To make that vision real, it’s going to take all of us working together, bridging the social and technical, linking policy to action.

So over the next three days, I’m calling on each and every one of you to focus on the hard, but vitally necessary work, of transforming principles into practices.

Because, let’s be honest: in the space of tech policy we’ve been talking about AI principles for years now.

It’s time to start putting them into action.

This will require levers like the AI Risk Management Framework — and its great unfinished “Part 3,” the Practice Guide, that will make this framework easier to apply.

To fully realize this vision, we know the work ahead will require considering and using all types of tools: from agency actions and federal procurement requirements, to best practices, voluntary industry actions, and yes, broadly-adopted standards, from NIST and others.
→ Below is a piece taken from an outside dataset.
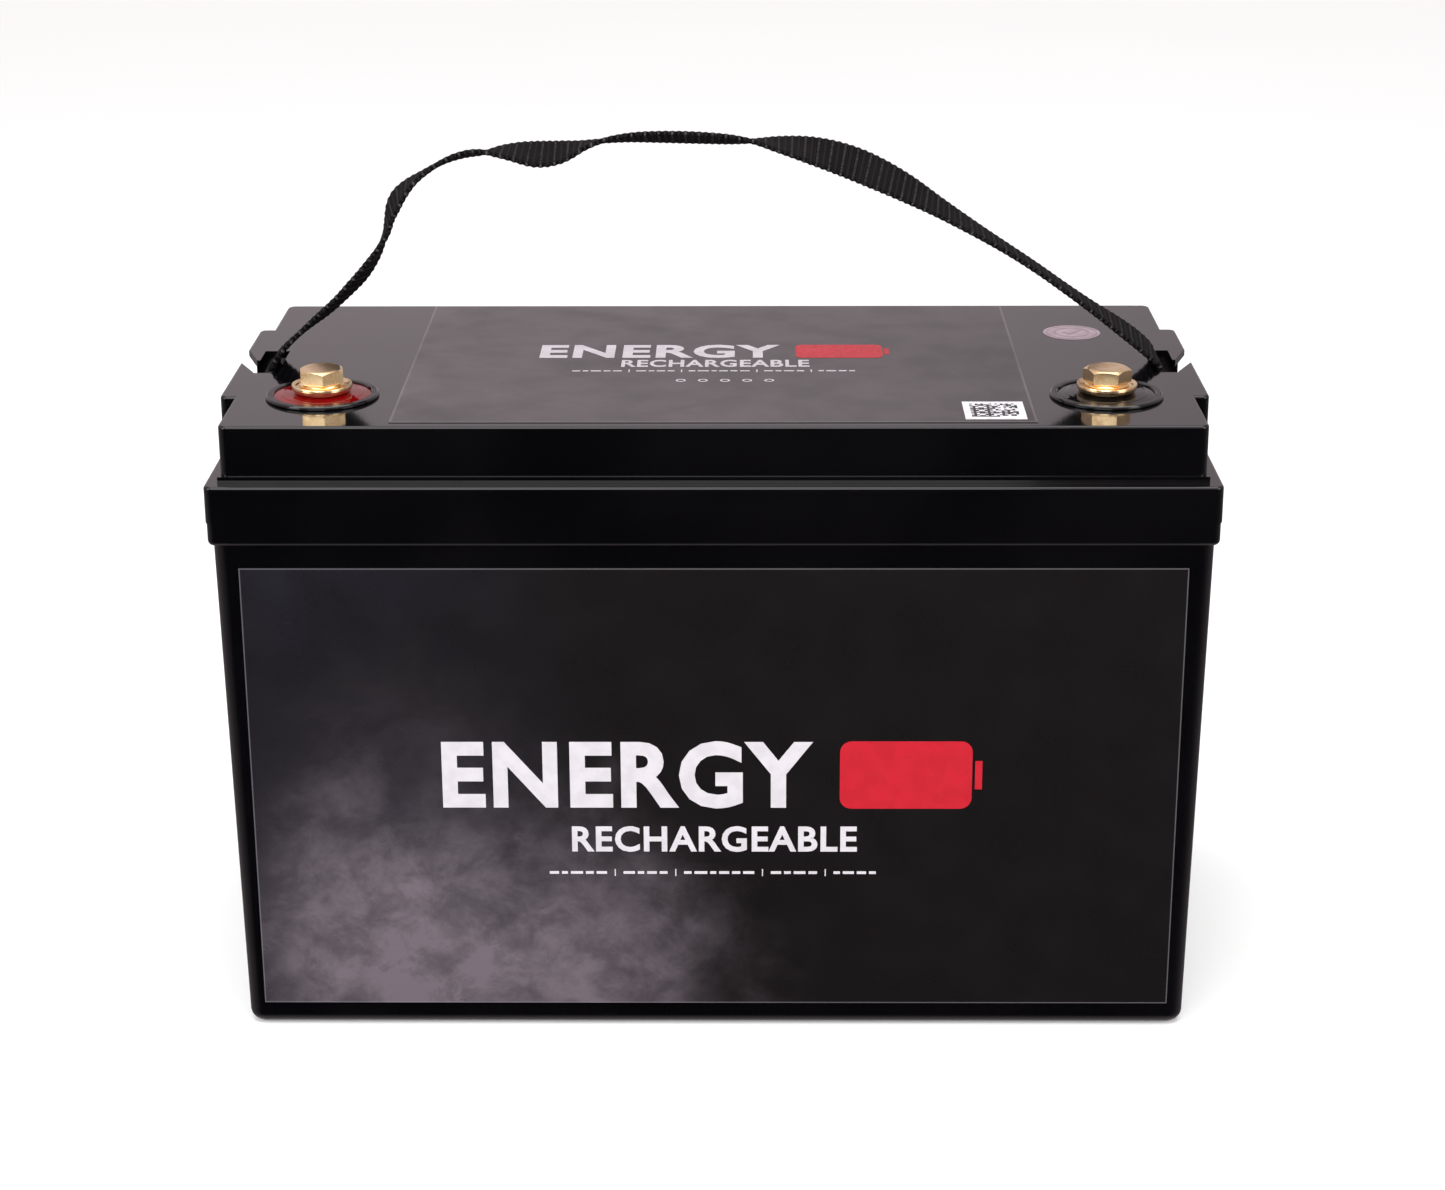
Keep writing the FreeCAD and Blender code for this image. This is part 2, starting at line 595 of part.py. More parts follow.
def make_terminal_fixings():
    seals = []
    nuts = []
    for polarity, side in SIDES.items():
        x = f"{side} * terminal_pitch / 2"
        seal = doc.addObject("Part::Torus", f"oring_{polarity}")
        bind(seal, Radius1="oring_pitch_radius", Radius2="oring_section / 2")
        place(seal, x, "terminal_offset", "lid_top - resin_depth - oring_section / 2")
        seals.append(seal)
        for level, foot in (("upper", f"{BOSS_FOOT} - nut_height"),
                            ("lower", f"{BOSS_FOOT} - 2 * nut_height - lug_thick")):
            name = f"post_nut_{polarity}_{level}"
            spot = (x, "terminal_offset", foot)
            blank = hexagon(name + "_blank", "nut_flats", "nut_height", *spot, turn=30)
            hole = cylinder(name + "_hole", "post_radius + post_clearance", "nut_height", *spot)
            nuts.append(cut(name, blank, hole))
    node(group("orings", *seals), "post_seals")
    node(group("post_nut_set", *nuts), "post_nuts")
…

But I’m glad to say that none of us are in this alone.

When Congress created the Office of Science and Technology Policy almost 50 years ago, they wrote some prescient words into our founding statute, which reads: “while maximizing the beneficial consequences of technology, the Government should act to minimize foreseeable injurious consequences.”

That’s what this work is all about.

I know it is often arduous — but it also gets to the heart of who we are as a nation.

If I leave you with one thought today, I would want it to be that we can maximize the beneficial – not just minimize the injurious — as we develop the specific practices that will govern the consequences of the wondrous technology we have invented.

From its founding, America has been a work in progress — aspiring to values, recognizing that this aim leaves some people behind, and working to fix that.

It’s also been a collective endeavor — a process we the people undertake together.

That’s what motivates this work — and OSTP’s mission — and it’s what you’ll be doing over the next three days.

I’m so grateful, to each of you, that you’re here to do so. Thank you.